▸ PROBLEM TO SOLVE
Print the first line of the material below and each line after it, exactly as written, ending with the line that contains "return line".

□ □ □ □

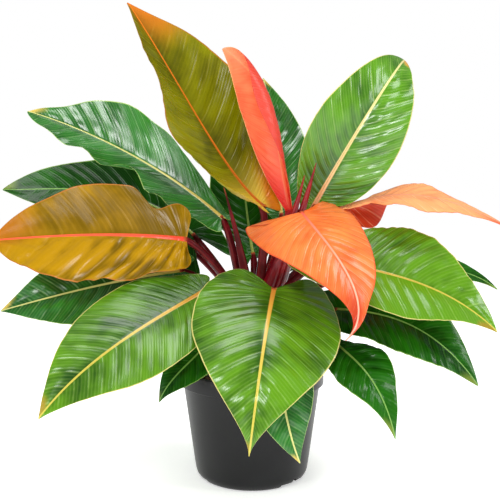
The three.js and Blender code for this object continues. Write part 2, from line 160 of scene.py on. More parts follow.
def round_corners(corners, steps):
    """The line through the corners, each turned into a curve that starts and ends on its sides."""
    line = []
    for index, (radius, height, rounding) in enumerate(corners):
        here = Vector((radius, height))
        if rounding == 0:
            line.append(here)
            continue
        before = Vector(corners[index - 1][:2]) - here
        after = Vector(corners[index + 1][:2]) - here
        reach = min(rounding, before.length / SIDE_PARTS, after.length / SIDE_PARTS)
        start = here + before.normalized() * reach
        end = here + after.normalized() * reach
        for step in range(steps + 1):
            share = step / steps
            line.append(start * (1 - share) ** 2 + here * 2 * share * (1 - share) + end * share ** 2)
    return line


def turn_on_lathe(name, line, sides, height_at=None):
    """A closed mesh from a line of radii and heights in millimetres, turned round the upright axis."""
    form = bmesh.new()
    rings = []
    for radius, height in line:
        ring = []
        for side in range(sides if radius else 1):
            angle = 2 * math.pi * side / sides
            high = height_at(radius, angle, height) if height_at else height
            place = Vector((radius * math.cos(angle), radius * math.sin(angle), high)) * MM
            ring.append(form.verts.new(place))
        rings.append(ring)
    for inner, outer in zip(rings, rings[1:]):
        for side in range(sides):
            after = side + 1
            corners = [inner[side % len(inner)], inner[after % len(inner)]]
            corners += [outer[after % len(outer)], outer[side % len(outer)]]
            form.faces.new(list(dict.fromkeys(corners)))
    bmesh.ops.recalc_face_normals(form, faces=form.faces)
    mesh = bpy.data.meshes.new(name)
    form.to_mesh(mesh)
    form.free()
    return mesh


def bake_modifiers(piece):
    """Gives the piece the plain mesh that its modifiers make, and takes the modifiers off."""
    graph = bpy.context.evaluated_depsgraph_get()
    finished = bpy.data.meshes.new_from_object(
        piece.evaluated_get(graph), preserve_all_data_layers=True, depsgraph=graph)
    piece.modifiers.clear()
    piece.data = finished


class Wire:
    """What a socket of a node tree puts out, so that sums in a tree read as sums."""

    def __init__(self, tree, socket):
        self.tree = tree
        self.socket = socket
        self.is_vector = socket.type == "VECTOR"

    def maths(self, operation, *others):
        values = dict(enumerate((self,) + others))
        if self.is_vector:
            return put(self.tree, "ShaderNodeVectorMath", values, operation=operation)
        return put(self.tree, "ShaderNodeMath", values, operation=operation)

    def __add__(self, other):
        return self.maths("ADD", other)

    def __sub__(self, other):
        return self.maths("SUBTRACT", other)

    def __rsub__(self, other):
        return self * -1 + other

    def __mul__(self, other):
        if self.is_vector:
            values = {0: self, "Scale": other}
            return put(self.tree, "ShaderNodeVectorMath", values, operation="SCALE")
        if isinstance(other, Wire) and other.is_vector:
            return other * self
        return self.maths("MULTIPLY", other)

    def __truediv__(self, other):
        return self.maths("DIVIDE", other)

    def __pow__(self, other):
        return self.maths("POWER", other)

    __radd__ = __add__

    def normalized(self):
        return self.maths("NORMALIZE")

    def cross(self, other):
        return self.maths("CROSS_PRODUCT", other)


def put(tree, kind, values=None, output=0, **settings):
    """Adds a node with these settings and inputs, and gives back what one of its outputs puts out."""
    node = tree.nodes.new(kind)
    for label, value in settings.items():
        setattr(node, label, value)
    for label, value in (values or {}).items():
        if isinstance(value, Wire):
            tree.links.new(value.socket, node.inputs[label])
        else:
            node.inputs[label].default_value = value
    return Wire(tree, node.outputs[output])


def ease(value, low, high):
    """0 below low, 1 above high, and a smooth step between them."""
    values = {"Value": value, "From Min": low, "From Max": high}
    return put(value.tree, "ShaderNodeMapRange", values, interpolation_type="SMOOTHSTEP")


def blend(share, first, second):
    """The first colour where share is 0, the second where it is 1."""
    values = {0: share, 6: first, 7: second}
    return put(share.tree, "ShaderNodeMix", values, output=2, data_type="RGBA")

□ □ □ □

▸ RESULT
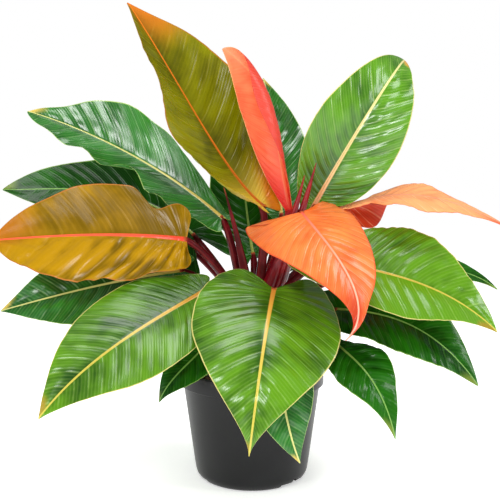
The three.js and Blender code for this object continues. Write part 2, from line 160 of scene.py on. More parts follow.
def round_corners(corners, steps):
    """The line through the corners, each turned into a curve that starts and ends on its sides."""
    line = []
    for index, (radius, height, rounding) in enumerate(corners):
        here = Vector((radius, height))
        if rounding == 0:
            line.append(here)
            continue
        before = Vector(corners[index - 1][:2]) - here
        after = Vector(corners[index + 1][:2]) - here
        reach = min(rounding, before.length / SIDE_PARTS, after.length / SIDE_PARTS)
        start = here + before.normalized() * reach
        end = here + after.normalized() * reach
        for step in range(steps + 1):
            share = step / steps
            line.append(start * (1 - share) ** 2 + here * 2 * share * (1 - share) + end * share ** 2)
    return line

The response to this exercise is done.